August 14, 2008 6:18 PM | Reply | Permalink
Quote by Henry Ford, btw. and yes, I haven't figured out the blockquote function yet...
August 14, 2008 6:19 PM | Reply | Permalink
IMHO the article in question and the issue of the magazine, sadly, is simply more evidence of how deeply dysfunctional white America is about those who are not white. All of this vapid race-focused articles are, in (again) a deeply dysfunctional way, attempts to understand, grasp and/or otherwise comprehend the otherness of Obama and his wife. It's pathetic really.
August 14, 2008 4:47 PM | Reply | Permalink
I think Ms. Grigoriadis was just disappointed that they didn't fit all that well into any obvious stereotypes about black people.

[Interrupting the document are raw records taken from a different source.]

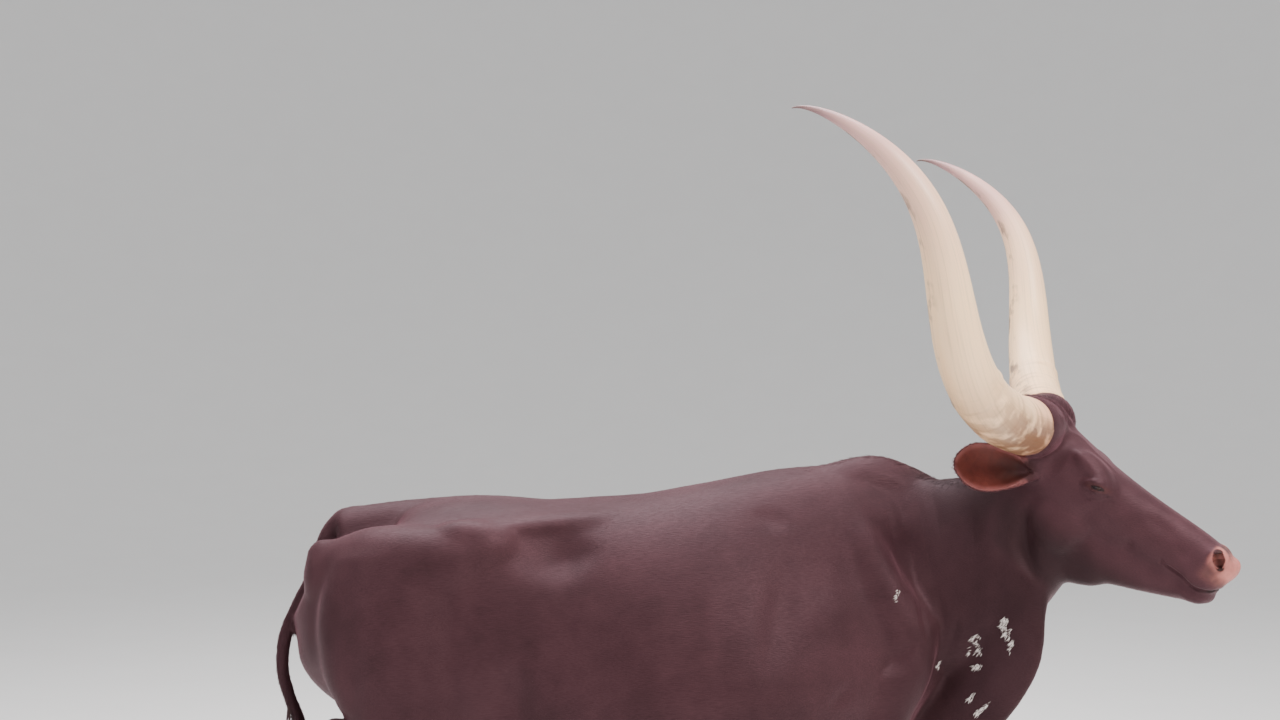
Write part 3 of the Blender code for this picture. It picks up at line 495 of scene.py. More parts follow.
def soften(thing: Thing, weights: Array, rounds: int) -> None:
    """Evens out a surface where it is given weight.

    Args:
        thing: The object.
        weights: A share from nought to one for each vertex.
        rounds: How many times each vertex moves half way to its neighbours.
    """
    group = thing.vertex_groups.new(name="soft")
    levels = np.round(weights * 20).astype(int)
    for level in range(1, 21):
        group.add(np.flatnonzero(levels == level).tolist(), level / 20, "REPLACE")
    smooth = thing.modifiers.new("soft", "SMOOTH")
    smooth.factor = 0.5
    smooth.iterations = rounds
    smooth.vertex_group = "soft"
    apply_all(thing)
    thing.vertex_groups.clear()


@dataclass(frozen=True)
class PhotoCamera:
    """The camera of the photograph, which is level and looks across the cow from its right."""

    wide: int = 1280
    high: int = 720
    focal: float = 1800.0
    horizon: float = 361.0
    place: tuple = (-0.4237, -4.2693, 1.57)
    turn: float = 5.0

    def ray(self, across_px: float, down_px: float) -> tuple[Vector, Vector]:
        """The line of sight through a pixel.

        Args:
            across_px: Pixels from the left of the picture.
            down_px: Pixels from its top.

        Returns:
            The camera's place and the way of the line, in the part's own frame.
        """
        turn = math.radians(self.turn)
        ahead = Vector((math.sin(turn), math.cos(turn), 0.0))
        right = Vector((math.cos(turn), -math.sin(turn), 0.0))
        way = ahead + right * ((across_px - self.wide / 2) / self.focal)
        way += Vector((0.0, 0.0, (self.horizon - down_px) / self.focal))
        return TRUNK @ Vector(self.place), way.normalized()

    def build(self) -> None:
        """Makes the camera and gives it to the scene."""
        bpy.ops.object.camera_add(location=TRUNK @ Vector(self.place),
                                  rotation=(math.radians(90.0), 0.0, -math.radians(self.turn)))
        camera = bpy.context.object
        camera.name = "photo_camera"
        camera.data.sensor_width = 36.0
        camera.data.lens = self.focal * camera.data.sensor_width / self.wide
        camera.data.shift_y = (self.horizon - self.high / 2) / self.wide
        camera.data.dof.use_dof = False
        bpy.context.scene.camera = camera


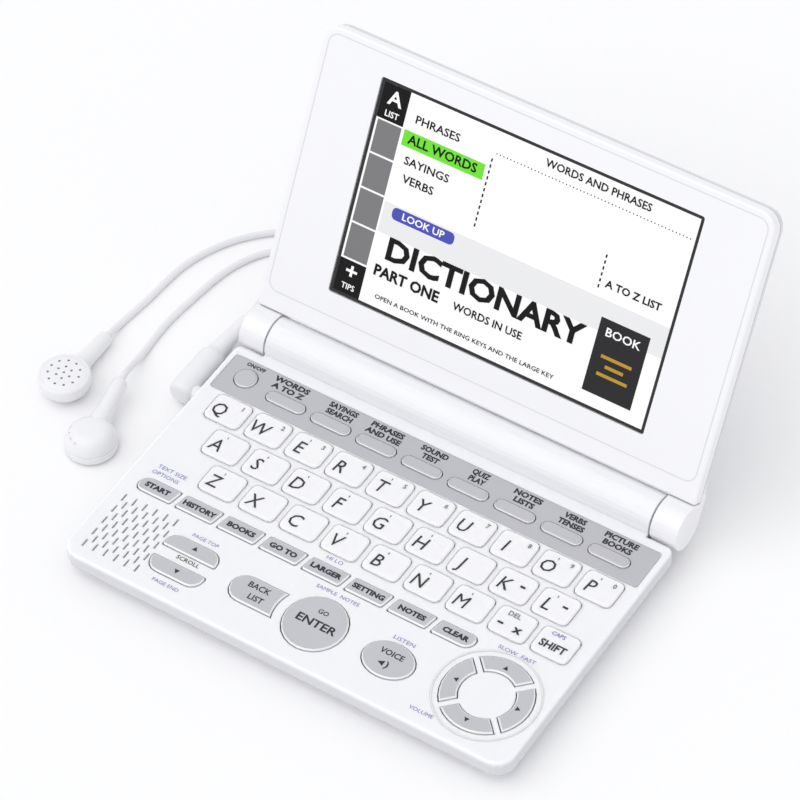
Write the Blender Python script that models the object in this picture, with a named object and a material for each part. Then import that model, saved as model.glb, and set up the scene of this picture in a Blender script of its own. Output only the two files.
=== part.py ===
# Electronic dictionary: a keyboard base, a display lid on a barrel hinge, and plugged-in earphones.
# Lengths are metres. X runs along the hinge, Y from the front edge to the back, Z up.
# Every place is measured from the middle of the base's front edge at table height;
# the last step centres the opened device on the origin.

import math

import bmesh
import bpy
import numpy as np
from mathutils import Matrix, Vector

# Overall size
body_width = 0.1485
hinge_y = 0.0970
base_height = 0.0090
foot_height = 0.0008
lid_length = 0.0970
lid_thickness = 0.0068
lid_open_angle = math.radians(119.5)
corner_radius = 0.0055
corner_steps = 4
round_end_steps = 3
wide_arc_steps = 8
narrow_arc_steps = 6
smooth_angle = math.radians(32)
merge_share = 0.01

# Casings
shell_wall = 0.0015
deck_thickness = 0.0016
floor_thickness = 0.0014
front_wall_height = 0.0050
underside_inset = 0.0042
rear_corner_radius = 0.0020
edge_radius = 0.0007
fit_gap = 0.0003
cut_overrun = 0.0010

# Hinge
hinge_rise = 0.0011
barrel_wall = 0.0012
barrel_steps = 16
knuckle_length = 0.0085
knuckle_running_gap = 0.0006
hinge_boss_bay_gap = 0.0030
hinge_boss_wall = 0.0020
pin_radius = 0.0025
pin_boss_share = 0.72
pin_clearance = 0.0001
pin_end_wall = 0.0016
arm_overlap = 0.0018
pin_segments = 20

# Rear of the base and battery bay
underside_rear_run = 0.0012
battery_radius = 0.00525
battery_length = 0.0445
battery_room = 0.00025
battery_nub_radius = 0.0019
battery_nub_length = 0.0008
battery_rim_radius = 0.0006
battery_segments = 20
battery_spacing = 0.0006
bay_end_room = 0.0030
battery_cover_depth_room = 0.0070

# Feet and posts
foot_radius = 0.0040
foot_segments = 20
post_segments = 12
foot_inset_x = 0.0140
foot_inset_front = 0.0130
foot_inset_rear = 0.0200
post_radius = 0.0022
post_inset_x = 0.0120
post_front_y = 0.0240
post_rear_y = 0.0560

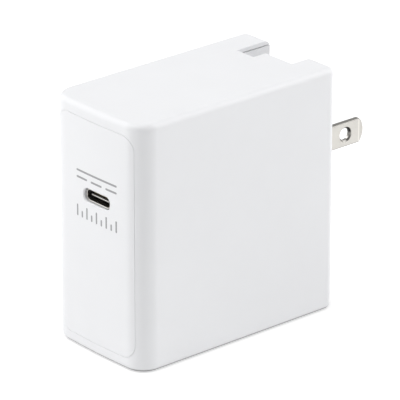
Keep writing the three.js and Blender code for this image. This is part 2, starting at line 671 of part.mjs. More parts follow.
const fuse = softBrick({ height: FUSE.height, width: FUSE.diameter, length: FUSE.diameter },
  FUSE.diameter / 2 - 0.1);
const inputStage = group([footX, 0, 0],
  piece("fuse", fuse, FINISH.fuseBrown, at(FUSE)),
  piece("inrush_thermistor", dippedDisc(THERMISTOR).rotateX(Math.PI / 2), FINISH.discGreen, at(THERMISTOR)),
  piece("x_capacitor", softBrick(FILM_CAPACITOR, 0.6), FINISH.filmGrey, at(FILM_CAPACITOR)),
  piece("choke_core", chokeCore(), FINISH.ferrite, at(CHOKE)),
  piece("choke_winding_left", chokeWinding(-1), FINISH.copperWire, at(CHOKE)),
  piece("choke_winding_right", chokeWinding(1), FINISH.copperWire, at(CHOKE)),
  piece("bridge_rectifier", softBrick(BRIDGE, 0.4), FINISH.blackPlastic, at(BRIDGE)),
  ...BULK.places.map(([y, z], i) =>
    piece(`bulk_capacitor_${i + 1}`, canCapacitor(BULK), FINISH.capacitorSleeve, [0, y, z])),
);

// L-shaped sheet: a foot on the pad over the switch, and a web standing off the board.
function primarySpreader() {
  const { foot, web, reach, bottom, top } = PRIMARY_SPREADER;
  const footHeight = SWITCH.height + PAD.height + 2 * PAD.gap + SPREADER_THICKNESS / 2;
  const edge = sheetShape([[footHeight, foot], [footHeight, web], [reach, web]], SPREADER_THICKNESS);
  return alongZ(edge, bottom, top);
}

const switchingStage = group([footX, 0, 0],
  piece("primary_switch", brick(SWITCH), FINISH.blackPlastic, at(SWITCH)),
  piece("thermal_pad", brick(PAD), FINISH.padGrey, at(SWITCH, SWITCH.height + PAD.gap)),
  piece("primary_heat_spreader", primarySpreader(), FINISH.aluminium),
  piece("flyback_controller", brick(CONTROLLER), FINISH.blackPlastic, at(CONTROLLER)),
);

const transformer = group([TRANSFORMER.x, TRANSFORMER.y, TRANSFORMER.z],
  piece("transformer_core_upper", coreHalf(), FINISH.ferrite),
  piece("transformer_core_lower", coreHalf().rotateX(Math.PI), FINISH.ferrite),
  piece("transformer_bobbin", bobbin(), FINISH.blackPlastic),
  piece("primary_winding", windingLayer(LAYERS.primary), FINISH.copperWire),
  piece("secondary_winding", windingLayer(LAYERS.secondary), FINISH.copperWire),
  piece("winding_tape", windingLayer(LAYERS.tape), FINISH.tapeYellow),
  piece("core_tape", coreTape(), FINISH.tapeYellow),
);

// Bent strip: a foot over the rectifier, a web over the capacitors and a plate beside the transformer.
function secondarySpreader() {
  const { foot, web, reach, bottom, half } = SECONDARY_SPREADER;
  const footHeight = RECTIFIER.height + PAD.gap + SPREADER_THICKNESS / 2;
  const points = [[footHeight, foot], [footHeight, web], [reach, web], [reach, bottom]];
  return alongY(sheetShape(points, SPREADER_THICKNESS), RECTIFIER.y - half, RECTIFIER.y + half);
}

const outputStage = group([footX, 0, 0],
  piece("sync_rectifier", brick(RECTIFIER), FINISH.blackPlastic, at(RECTIFIER)),
  piece("secondary_heat_spreader", secondarySpreader(), FINISH.aluminium),
  piece("y_capacitor", dippedDisc(Y_CAPACITOR), FINISH.discBlue, at(Y_CAPACITOR)),
  piece("optocoupler", brick(OPTOCOUPLER), FINISH.leadWhite, at(OPTOCOUPLER)),
  ...OUTPUT_CAPACITOR.places.map(([y, z], i) =>
    piece(`output_capacitor_${i + 1}`, canCapacitor(OUTPUT_CAPACITOR), FINISH.aluminium, [0, y, z])),
);

export default group([0, 0, 0],
  housing, plug, plugContacts, leads, port, boards, inputStage, switchingStage, transformer, outputStage,
);
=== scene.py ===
"""USB-C wall charger with a folding two-blade plug: fine meshes, finishes, studio light and camera.

Meshes are drawn in millimetres and scaled to metres when they are placed.
"""

import json
import math

import bmesh
import bpy
from mathutils import Matrix, Vector


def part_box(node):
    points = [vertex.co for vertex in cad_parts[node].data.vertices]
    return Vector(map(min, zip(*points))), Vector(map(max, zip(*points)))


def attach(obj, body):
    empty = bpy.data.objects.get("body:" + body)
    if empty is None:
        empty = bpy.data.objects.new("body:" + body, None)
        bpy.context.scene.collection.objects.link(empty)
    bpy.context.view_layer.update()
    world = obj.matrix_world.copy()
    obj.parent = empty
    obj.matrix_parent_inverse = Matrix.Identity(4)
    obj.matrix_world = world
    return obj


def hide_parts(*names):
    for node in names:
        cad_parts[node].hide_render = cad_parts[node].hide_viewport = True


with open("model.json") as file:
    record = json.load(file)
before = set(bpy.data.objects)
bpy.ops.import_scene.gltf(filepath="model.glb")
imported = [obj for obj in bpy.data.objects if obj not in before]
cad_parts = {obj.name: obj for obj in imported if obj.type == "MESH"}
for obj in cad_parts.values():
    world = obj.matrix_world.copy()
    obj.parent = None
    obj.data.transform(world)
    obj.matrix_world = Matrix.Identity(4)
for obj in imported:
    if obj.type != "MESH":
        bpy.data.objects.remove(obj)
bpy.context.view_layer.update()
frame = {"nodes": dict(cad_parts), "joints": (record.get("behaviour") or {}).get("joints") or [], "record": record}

MM = 0.001
MICROMETRE = 1e-6

SLOT_OF = {part["node"]: part["material_slot"] for part in frame["record"]["subparts"]}
COLOR_OF = {entry["slot"]: tuple(entry["base_color"]) for entry in frame["record"]["materials"]}


def box_mm(node):
    """Lowest and highest corner of a CAD node, in millimetres."""
    return [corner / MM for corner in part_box(node)]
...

It's like redneck country singer Toby Keith, who said he thought black people wouldn't think Obama was black enough. Well, who asked you, and how would you know? I don't think you are redneck enough, Toby Keith! How often do you eat squirrel and possum? You're just another rich poser!
August 14, 2008 5:06 PM | Reply | Permalink
Oilbama and his wife are elitist scum firmly in the pocket of Big Oil, as Oilbama proved by voting for hi buddy Dick Cheney's Energy Bill.
August 15, 2008 8:20 AM | Reply | Permalink
LMAO, I'm readi g all these intelligent, thoughtful arguments against the article in question and you had to balance the IQ scale toward the lower end with 'Oilbama'. You are great.